The subsequent regime change allowed Klitschko to become mayor. He won the snap mayoral elections in May 2014, and one year later secured a second term until 2020. Klitschko supported the pro-Western Euromaidan movement and was thought to have a good chance of becoming Ukraine's president at 2014 elections. However, he pulled out, saying he would instead back Petro Poroshenko, who later won. Klitschko's record as Kyiv mayor, meanwhile, has been mediocre and he is no longer as popular as he once was.

Read more: Ukrainian society retains spirit of debate despite disinformation and trolling

Vitali Klitschko speaking through megaphone at 2014 protest (Reuters)

Klitschko took an active part in pro-Europe demonstrations in 2014

Trading blows with Andriy Bohdan

Andriy Bohdan, the head of Zelenskiy's Presidential Administration, has emerged as Klitschko's toughest adversary.

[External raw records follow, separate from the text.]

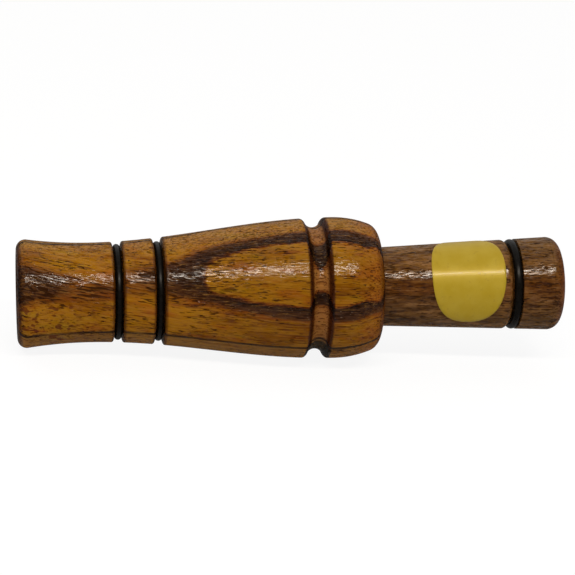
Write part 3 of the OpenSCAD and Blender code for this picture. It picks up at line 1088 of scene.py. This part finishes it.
relook("tone_trough", board_plastic())
relook("wedge", cork())

# Camera, fitted to the photograph's outline

VIEW_ELEVATION = 25.0
VIEW_TURN = 7.558
VIEW_ROLL = 1.1595
VIEW_DISTANCE = 618.93
FOCAL_PX = 2412.9
# Place of the row's origin in the photograph, from its middle, in millimetres at the object
ORIGIN_RIGHT = 0.777
ORIGIN_UP = -0.204
SENSOR = 36.0
CLIP_START = 0.01
CLIP_END = 50


def set_camera():
    e, turn, roll = (math.radians(a) for a in (VIEW_ELEVATION, VIEW_TURN, VIEW_ROLL))
    front = Vector((0, -math.cos(e), math.sin(e)))
    up = Vector((0, math.sin(e), math.cos(e)))
    to_camera = front * math.cos(turn) + Vector((-math.sin(turn), 0, 0))
    right = up.cross(to_camera).normalized()
    level_up = to_camera.cross(right)
    rolled_right = right * math.cos(roll) - level_up * math.sin(roll)
    rolled_up = right * math.sin(roll) + level_up * math.cos(roll)
    eye = to_camera * VIEW_DISTANCE - rolled_right * ORIGIN_RIGHT - rolled_up * ORIGIN_UP
    data = bpy.data.cameras.new("camera")
    data.sensor_width = SENSOR
    data.lens = FOCAL_PX / IMAGE_SIDE * SENSOR
    data.clip_start = CLIP_START
    data.clip_end = CLIP_END
    camera = placed("camera", data)
    axes = Matrix((rolled_right, rolled_up, to_camera)).transposed()
    camera.matrix_world = Matrix.Translation(eye * MM) @ axes.to_4x4()
    bpy.context.scene.camera = camera


set_camera()

# Floor, just under the lip and the lowest part of the bulge

FLOOR_SIDE = 6.0
FLOOR_DROP = 0.1
# How pale the floor is to the camera, to the light that it throws back, and to gloss
FLOOR_TONE_SEEN = 0.9
FLOOR_TONE_LIGHTING = 0.8
FLOOR_TONE_IN_GLOSS = 0.25
FLOOR_WHITE = 1.06
# Share of plain white that the camera sees over the floor's shadow, and that gloss sees of floor and world
FLOOR_WHITE_SHARE = 0.85
GLOSS_WHITE_SHARE = 0.15


def white_share(nodes, straight, in_gloss):
    """The share of a white that a ray sees, from the camera or through clear film, and in gloss."""
    path = nodes.add("ShaderNodeLightPath").outputs
    direct = nodes.largest(path["Is Camera Ray"], path["Is Transmission Ray"])
    direct = nodes.product(direct, straight)
    return nodes.math("MULTIPLY_ADD", path["Is Glossy Ray"], in_gloss, direct)


def floor_white():
    material = bpy.data.materials.new("floor_white")
    material.use_nodes = True
    nodes = Nodes(material.node_tree)
    path = nodes.add("ShaderNodeLightPath").outputs
    lighting = FLOOR_TONE_LIGHTING - FLOOR_TONE_IN_GLOSS
    lit = nodes.math("MULTIPLY_ADD", path["Is Diffuse Ray"], lighting, FLOOR_TONE_IN_GLOSS)
    tone = nodes.math("MULTIPLY_ADD", path["Is Camera Ray"], FLOOR_TONE_SEEN - FLOOR_TONE_IN_GLOSS, lit)
    diffuse = nodes.add("ShaderNodeBsdfDiffuse")
    nodes.link(tone, diffuse.inputs["Color"])
    white = nodes.add("ShaderNodeEmission")
    white.inputs["Strength"].default_value = FLOOR_WHITE
    share = white_share(nodes, FLOOR_WHITE_SHARE, GLOSS_WHITE_SHARE)
    nodes.show("ShaderNodeOutputMaterial", share, diffuse, white)
    return material


def set_floor():
    """A plane that touches the drop below the lip and the point of the bulge that reaches lowest from it."""
    lip = Vector((row_x(LIP_ROUND), -LIP_R))
    bulge = [Vector((row_x(x), -r)) for x, r in barrel_outside() if x > WAIST_PLACE and r > LIP_R]
    lowest = min(bulge, key=lambda p: (p.y - lip.y) / (p.x - lip.x))
    along = lowest - lip
    slope = math.atan2(along.y, along.x)
    contact = lip + Vector((math.sin(slope), -math.cos(slope))) * FLOOR_DROP
    half = FLOOR_SIDE / 2
    mesh = bpy.data.meshes.new("floor")
    corners = [(-half, -half, 0), (half, -half, 0), (half, half, 0), (-half, half, 0)]
    mesh.from_pydata(corners, [], [(0, 1, 2, 3)])
    mesh.materials.append(floor_white())
    floor = placed("floor", mesh)
    move = Matrix.Translation((contact.x * MM, 0, contact.y * MM))
    floor.matrix_world = move @ Matrix.Rotation(-slope, 4, "Y")


set_floor()

# Lights: a pale ceiling over darker walls, a long narrow lamp that draws the highlight along the call, and
# a wider warm one round it that lights gloss only

CEILING = 0.7
CEILING_LEAN = 37.0
CEILING_FADE_START = 0.3
CEILING_FADE_END = 0.9
WALLS = 0.05
LAMP_TURN = 56.0
LAMP_DISTANCE = 0.8
LAMP_LEN = 0.8
LAMP_W = 0.05
LAMP_POWER = 4.6
LAMP_COLOUR = (1.0, 0.95, 0.88)
GLOW_W = 0.18
GLOW_POWER = 5.4
GLOW_COLOUR = (1.0, 0.88, 0.68)


def set_world():
    """White to the camera. A room, bright above and behind and darker elsewhere, lights the object."""
    world = bpy.data.worlds.new("room")
    bpy.context.scene.world = world
    world.use_nodes = True
    nodes = Nodes(world.node_tree)
    lean = math.radians(CEILING_LEAN)
    direction = nodes.add("ShaderNodeTexCoord").outputs["Generated"]
    height = nodes.vector("DOT_PRODUCT", direction, (0, math.sin(lean), math.cos(lean)))
    room = nodes.add("ShaderNodeBackground")
    white = nodes.add("ShaderNodeBackground")
    for background in (room, white):
        background.inputs["Color"].default_value = (1, 1, 1, 1)
    level = nodes.step(height, CEILING_FADE_START, CEILING_FADE_END, WALLS, CEILING)
    nodes.link(level, room.inputs["Strength"])
    nodes.show("ShaderNodeOutputWorld", white_share(nodes, 1.0, GLOSS_WHITE_SHARE), room, white)


def set_lamp(name, width, power, colour, gloss_only):
    data = bpy.data.lights.new(name, "AREA")
    data.shape = "RECTANGLE"
    data.size = LAMP_LEN
    data.size_y = width
    data.energy = power
    data.color = colour
    lamp = placed(name, data)
    lamp.visible_diffuse = not gloss_only
    turn = math.radians(LAMP_TURN)
    away = Vector((0, -math.cos(turn), math.sin(turn)))
    right = Vector((1, 0, 0))
    axes = Matrix((right, away.cross(right), away)).transposed()
    lamp.matrix_world = Matrix.Translation(away * LAMP_DISTANCE) @ axes.to_4x4()


set_world()
set_lamp("strip_lamp", LAMP_W, LAMP_POWER, LAMP_COLOUR, False)
set_lamp("strip_glow", GLOW_W, GLOW_POWER, GLOW_COLOUR, True)

bpy.context.scene.view_settings.view_transform = "Standard"
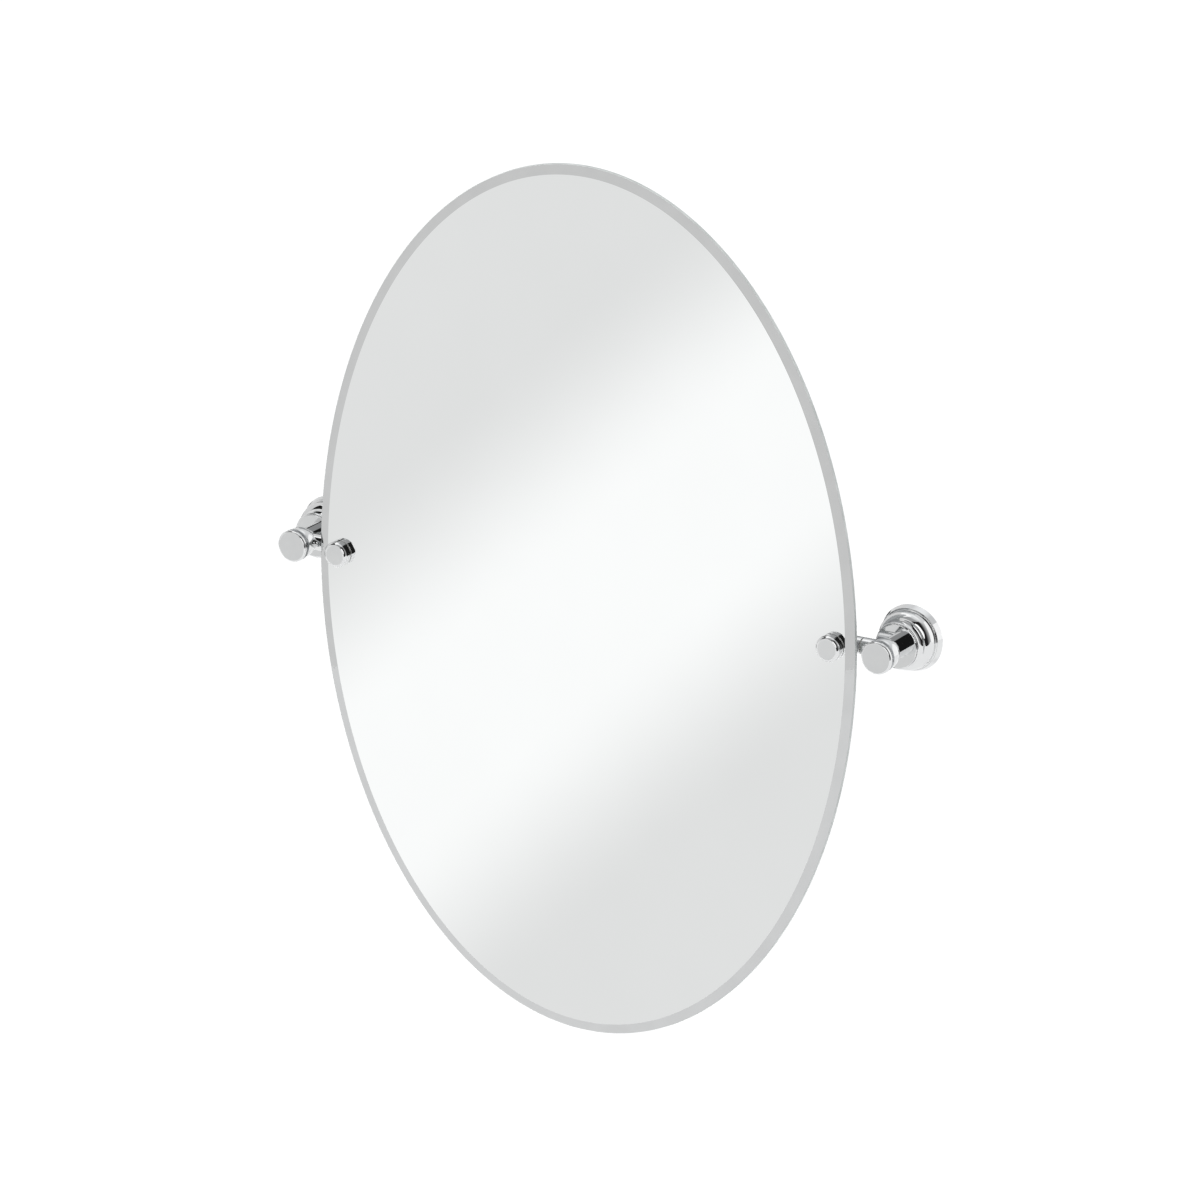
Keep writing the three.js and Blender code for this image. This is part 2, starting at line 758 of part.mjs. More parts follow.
function addBracket(name, side) {
  const bracket = new THREE.Group();
  const fixed = {
    mounting_plate: [onPost(mountingPlate(), side), 'steel'],
    upper_wall_screw: [onPost(wallScrew(1), side), 'steel'],
    lower_wall_screw: [onPost(wallScrew(-1), side), 'steel'],
    rosette: [onPost(rosette(), side), 'chrome'],
    rosette_set_screw: [onPost(rosetteSetScrew(), side), 'steel'],
    hub_collar: [onPost(hubCollar(), side), 'chrome'],
    tie_rod: [onPost(tieRod(), side), 'steel'],
    tie_rod_nut: [onPost(rodNut(), side), 'steel'],
    head: [head(side), 'chrome'],
    knurled_ring: [onPost(knurledRing(), side), 'chrome'],
    end_cap: [onPost(endCap(), side), 'chrome'],
    arm: [arm(side), 'chrome'],
    pivot_pin: [pivotPin(side), 'steel'],
    pivot_washer: [pivotWasher(side), 'nylon'],
  };
  for (const [piece, [body, finish]] of Object.entries(fixed)) {
    node(`${name}_${piece}`, body, finish, bracket);
  }
  model.add(bracket);
}

function addClamp(name, side, mirror) {
  const clamp = {
    swivel_barrel: [swivelBarrel(side), 'chrome'],
    rear_pad: [onHole(rearPad(), side), 'rubber'],
    glass_bush: [onHole(glassBush(), side), 'nylon'],
    clamp_stud: [onHole(clampStud(), side), 'steel'],
    front_washer: [onHole(frontWasher(), side), 'nylon'],
    clamp_cap: [onHole(clampCap(), side), 'chrome'],
  };
  for (const [piece, [body, finish]] of Object.entries(clamp)) {
    node(`${name}_${piece}`, body, finish, mirror);
  }
}

const SIDES = { left: -1, right: 1 };
const mirror = new THREE.Group();
node('mirror_glass', mirrorGlass(), 'glass', mirror);
node('silver_backing', silverBacking(), 'silvering', mirror);
for (const [name, side] of Object.entries(SIDES)) {
  addBracket(name, side);
  addClamp(name, side, mirror);
}
model.add(mirror);

export default model;
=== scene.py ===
"""Looks of the pivot wall mirror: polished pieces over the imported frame, a plain studio, a camera.

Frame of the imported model, in metres: +Z up, the wall is y = 0 and the mirror faces -Y.
Pieces are drawn in millimetres. Depth is the distance from the wall, or along an arm the distance
from the post's axis towards the mirror's middle.
"""
import math

import bmesh
import bpy
from mathutils import Matrix, Vector

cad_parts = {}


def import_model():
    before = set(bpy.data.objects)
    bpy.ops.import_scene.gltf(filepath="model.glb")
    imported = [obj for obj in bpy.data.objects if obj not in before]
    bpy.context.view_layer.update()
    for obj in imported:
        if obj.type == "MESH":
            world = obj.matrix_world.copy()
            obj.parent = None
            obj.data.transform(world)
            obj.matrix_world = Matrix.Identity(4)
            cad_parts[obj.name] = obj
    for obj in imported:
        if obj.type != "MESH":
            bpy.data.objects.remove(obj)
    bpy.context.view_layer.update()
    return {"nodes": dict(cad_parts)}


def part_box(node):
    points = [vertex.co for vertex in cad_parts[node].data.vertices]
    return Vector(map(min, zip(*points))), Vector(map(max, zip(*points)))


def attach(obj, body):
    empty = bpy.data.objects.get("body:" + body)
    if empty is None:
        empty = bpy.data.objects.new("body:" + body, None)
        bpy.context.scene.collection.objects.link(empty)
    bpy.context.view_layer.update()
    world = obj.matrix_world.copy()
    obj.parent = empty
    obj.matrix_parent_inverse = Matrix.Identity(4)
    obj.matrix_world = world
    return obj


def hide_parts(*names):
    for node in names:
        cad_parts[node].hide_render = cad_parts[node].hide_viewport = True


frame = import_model()

MM = 0.001
SIDES = {"left": -1, "right": 1}
CORNERS = ((-1, -1), (1, -1), (1, 1), (-1, 1))

# ---------- Places read from the frame ----------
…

At a press conference in late July, Bohdan claimed he had been approached by a man who had offered him $20 million (€18 million) in annual bribes if Klitschko was allowed to remain the head of the city administration. Bohdan went on to accuse the city administration of corrupt practices connected with bridge construction projects and said he wanted investigators to get on the case. There is anyway already a corruption investigation underway involving city properties, in which Klitschko has had to testify as a witness.

 Andriy Bogdan in front of a sign for the Presidential Administration (picture-alliance/NurPhoto/STR)

Bohdan has initiated a corruption investigation against Klitschko

The former boxer has gone on the counteroffensive, publishing a video message addressed to Zelenskiy in which he accuses Bohdan of spreading lies. Klitschko has also rejected all allegations in an interview with DW, labeling the actions taken against him as "unconstitutional." He said the campaign against him was the result of a "power struggle over who will control the capital."

Klitschko has called on the National Anti-Corruption Bureau of Ukraine (NABU) to assess Bohdan's allegations of corruption. He also took aim at Zelenskiy's aides, saying that someone "called me on an internal phone line and suggested I coordinate my actions with Mr. Tkachenko." Oleksandr Tkachenko is the former long-term CEO of 1+1 Media Group. He used to work with Zelenskiy when the president was still a television comic and was elected to parliament as a member of Zelenskiy's Servant of the People Party. Mr. Tkachenko is reportedly keen on succeeding Klitschko as the head of the Kyiv city administration.  

Read more: Evolution of Russia's informational warfare in Ukraine 

Snap mayoral elections

Klitschko distanced himself from his former ally Poroshenko after he lost the presidential elections in April this year. The boxer-turned-political-heavyweight is now apparently seeking foreign backers to stay in power. At the time when his conflict with Bohdan had reached its height, Klitschko flew to the US to meet former New York Mayor Rudy Giuliani, who today is one of US President Donald Trump's personal lawyers. Afterward, he shared a picture of himself with Giuliani on Facebook, calling him an "old friend." Klitschko has said the two discussed the latest developments in Ukraine. Apparently, Klitschko has sought to win over Giuliani as an ally ahead of Zelenskiy's planned meeting with Trump. 

"There's a rule I perhaps know better than any else: There's no victory without a fight. I will fight," said Klitschko. He has also announced he will "call on the courts and international community, because the autonomous municipal administration is under threat."

The odds of his success, however, are slim. Once Zelenskiy's Servant of the People Party forms Ukraine's new government in several weeks' time, Klitschko could be sacked as the head of the Kyiv city administration. And the new law separating the two jobs will probably be passed, too. Klitschko has said he will aim for snap mayoral elections should this happen.